BioPharma

Lilly opens Phase III trial of highly targeted Loxo drug in thyroid cancer

The trial is the second Phase III study of the RET inhibitor selpercatinib, which Lilly acquired when it bought Loxo Oncology at the beginning of this year for $8 billion.

T-cells attacking cancer cell illustration of microscopic photosT-cells attacking cancer cell illustration of microscopic photos

Drugmaker Eli Lilly has opened a randomized clinical trial of a drug in thyroid cancer patients who carry a mutation that is rare but highly susceptible to targeted therapy.

The Indianapolis-based company said Monday that it had opened the Phase III LIBRETTO-531 trial of selpercatinib in previously untreated patients with medullary thyroid cancer (MTC) whose tumors carry genetic anomalies known as RET fusions. According to the announcement, RET fusions occur in about 60% of patients with MTC. Overall, the mutations tend to be rare: A 2017 study that used next-generation sequencing on the tumors of 4,871 patients with a variety of tumor types found the mutations in 88.

“This Phase III trial of selpercatinib in patients advanced or metastatic RET-mutant MTC seeks to confirm a new standard of care that we hope will provide a more effective treatment option for this patient population,” said Dr. Lori Wirth, director of the Center for Head and Neck Cancer at Boston’s Massachusetts General Hospital Cancer Center, in a statement for Lilly.

Another Phase III trial, LIBRETTO-431, is testing the drug – also known as LOXO-292 – in RET fusion-positive non-small cell lung cancer. Both trials are designed to enroll 400 patients, and each is taking place at more than 100 sites across North America, South America, Australia, Europe, Asia and the Middle East.

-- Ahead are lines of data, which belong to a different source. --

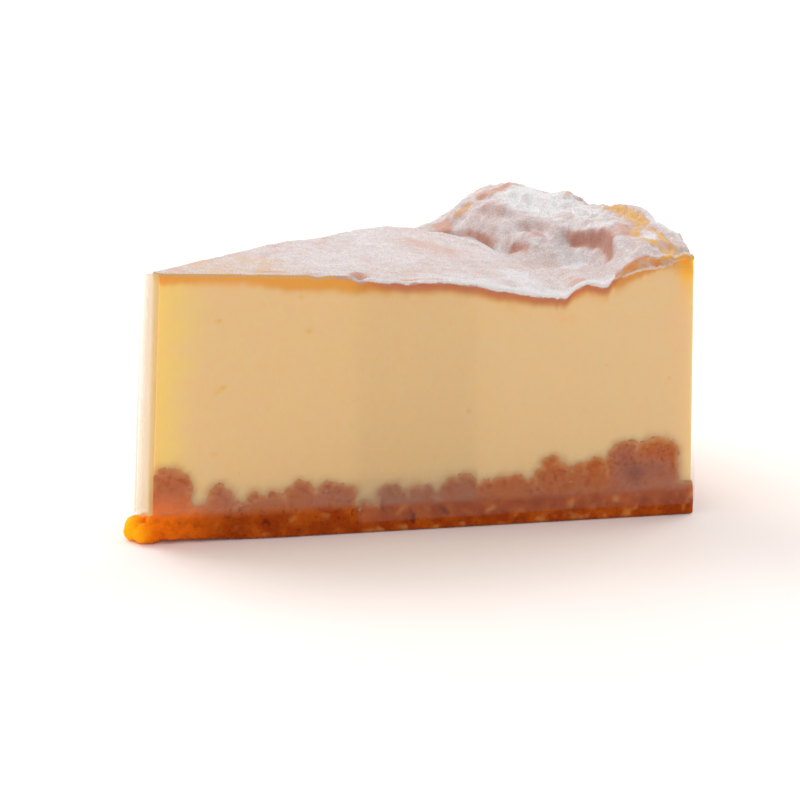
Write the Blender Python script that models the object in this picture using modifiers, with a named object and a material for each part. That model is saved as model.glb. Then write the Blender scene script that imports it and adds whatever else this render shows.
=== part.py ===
"""One slice of New York cheesecake, cut from a round cake and banded with clear film.

The slice is made as a baker makes it. A block of baked filling, with a sunken top and a
puffed rim, stands on a base of pressed crumble whose lumps reach up into it. Both layers
are cut by the same knife cuts, and a band of clear film then goes once round the slice,
its two ends overlapping on the front cut.

Metres, +Z up. The origin lies on the flat underside below the middle of the slice, and
the slice's middle line runs along +X from the tip to the rim.
"""

import math
import random

import bmesh
import bpy
from mathutils import Matrix, Vector, noise

MM = 0.001

# Driving sizes
CAKE_RADIUS = 90.0 * MM
SLICE_ANGLE = math.radians(41.0)
TIP_HEIGHT = 45.9 * MM
APEX_X = -45.0 * MM  # where the cake's centre lies
KNIFE_LEAN = math.radians(0.95)  # the slice is a little wider at its foot
BLUNT_TIP = 0.7 * MM  # how much of the sharp tip is missing
CLEARANCE = 0.3 * MM  # between one piece and the next

# The baked top: it sinks towards the rim, then rises again (shares of the cake's radius)
SINK_SLOPE = 5.6 * MM
SINK_STEP = 0.9 * MM
STEP_START, STEP_END = 0.34, 0.50
SINK_BOWL = 48.0 * MM
BOWL_START = 0.55
RIM_START = 0.77
RIM_RISE = 3.4 * MM
FRONT_SHELF = 1.2 * MM  # how much higher the rim's foot is at the front cut
SHELF_FULL = 0.81  # share of the radius
SHELF_WIDTH = (0.05, 0.4)  # shares of the way across, where it is whole and where it ends
RIDGE_SHOULDER = 0.85  # how steeply the rim rises: 1 is a parabola, 0.5 a half circle
SHOULDER = 0.62  # the same for the lobes on it
TOP_GRAIN = 0.22 * MM
TOP_GRAIN_RATE = 0.35  # noise cells a mm, like the rates below
PUFF_WRINKLE = 0.9 * MM
WRINKLE_RATE, FINE_WRINKLE_RATE, FINE_WRINKLE_SHARE = 0.13, 0.27, 0.5
WRINKLE_START, WRINKLE_FULL = 0.5 * MM, 3.5 * MM  # how far it has puffed up where it wrinkles

# The blister under the crust, a flat hollow that the front cut opens
BLISTER_HALF_SIZES = (5.8 * MM, 3.6 * MM, 0.66 * MM)
BLISTER_SHARE = 0.925  # of the cake's radius
BLISTER_HEIGHT = 42.75 * MM
BLISTER_TILT = math.radians(-5.0)

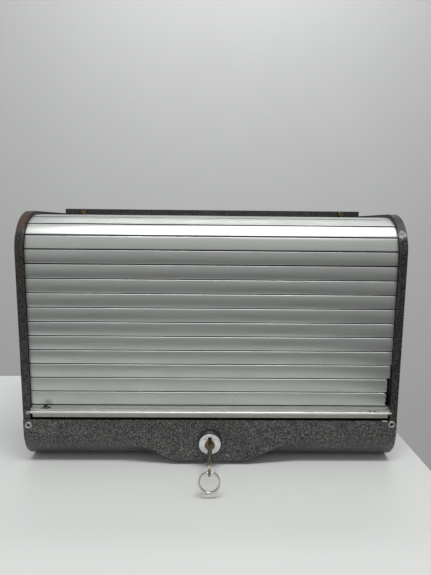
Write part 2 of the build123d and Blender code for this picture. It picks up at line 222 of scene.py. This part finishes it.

The thyroid cancer trial is randomizing patients to receive selpercatinib or either Exelixis’ Cabometyx (cabozantinib) or Sanofi’s Caprelsa (vandetinib).

Selpercatinib is one of the investigational compounds that Lilly took control of when it acquired Loxo Oncology earlier this year for $8 billion.

It is one of several drugs that represent an increasingly popular approach to oncology treatment, which is to target not the tumors themselves but biomarkers that are genetic drivers of the disease. And it’s an approach to which the Food and Drug Administration has been receptive. In 2017, it approved Merck’s PD-1 checkpoint inhibitor, Keytruda (pembrolizumab), for any solid tumor that displays a biomarker known as microsatellite instability-high/mismatch repair deficiency (MSI-H/dMMR). In 2008, it approved Loxo’s Vitrakvi (larotrectinib) for NTRK fusion-positive cancers, on the basis of a clinical trial that enrolled any solid tumor patient whose cancer exhibited the fusion, making it the first drug to be approved solely on the basis of a tumor-agnostic indication. Following the Lilly deal, Loxo handed rights to Vitrakvi off to development partner Bayer, which is now responsible for its development and marketing.

Another RET inhibitor is Blueprint Medicines’ pralsetinib, or BLU-667, which is in Phase I/II development.